Afin de faire croître cet héritage et au risque de faire grandir avec lui le malentendu qui lui est consubstantiel, il faut d’abord rappeler que l’enseignement de la culture n’est un véritable « enseignement » que dans la mesure où il ajoute à la culture horizontale une dimension verticale. Mais il est nécessaire ensuite d’agir. Et si l’action doit garder pour principe l’ouverture de la culture au plus grand nombre, elle doit surtout penser une culture dans laquelle l’élévation symbolique demeure possible pour tous. Afin de favoriser cette égalité des chances et que la chance en question offre une possibilité de s’élever au-dessus de la culture ambiante, l’action doit consister à mettre en place un dispositif permettant cette ascension culturelle aux démunis culturels.

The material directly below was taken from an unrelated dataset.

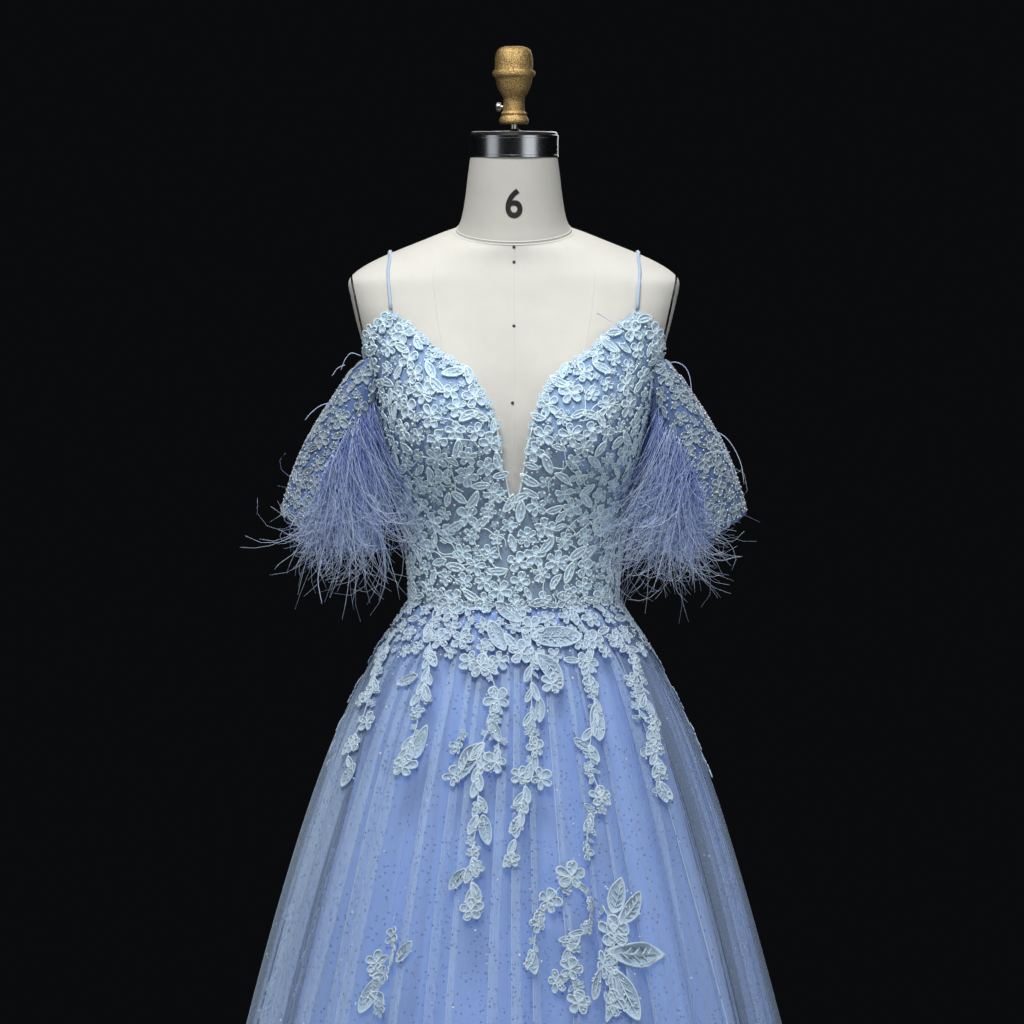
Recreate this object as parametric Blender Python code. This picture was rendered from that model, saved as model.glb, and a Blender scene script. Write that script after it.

Or, la solution se trouve dans le retour aux politiques éducatives inaugurées par la Révolution et développées par l’Empire, qui avait mis en place un système éducatif qu’il est urgent de repenser à neuf. Contre la seule chance des nantis et des bien nés, Napoléon 1er accorde (théoriquement) la chance au seul mérite dans ce système éducatif révolutionnaire qui s’appelle en France l’École Normale pour le plus grand nombre et l’École Normale Supérieure pour ceux que l’ardeur au travail et la volonté de servir la nation élèvent au-dessus la culture ambiante. Bien sûr, ce système est loin d’être parfait et crée à sa façon des inégalités, entre autres dans l’héritage culturel des normaliens qui engendrent le plus souvent d’autres normaliens, dans une concentration des bien symboliques de plus en plus dense. Mais ce modèle reste néanmoins le plus proche de l’enseignement idéal de la culture en ce qu’il permet théoriquement aux enfants des bourgs les plus reculés d’accéder à une culture supérieure non seulement gratuite, mais surtout rémunérée par l’État. Faire en sorte que ce modèle théorique se rapproche le plus possible de la réalité des politiques éducatives nationales est aujourd’hui la tâche de ceux et celles qui ont à cœur la solidarité sociale et la culture.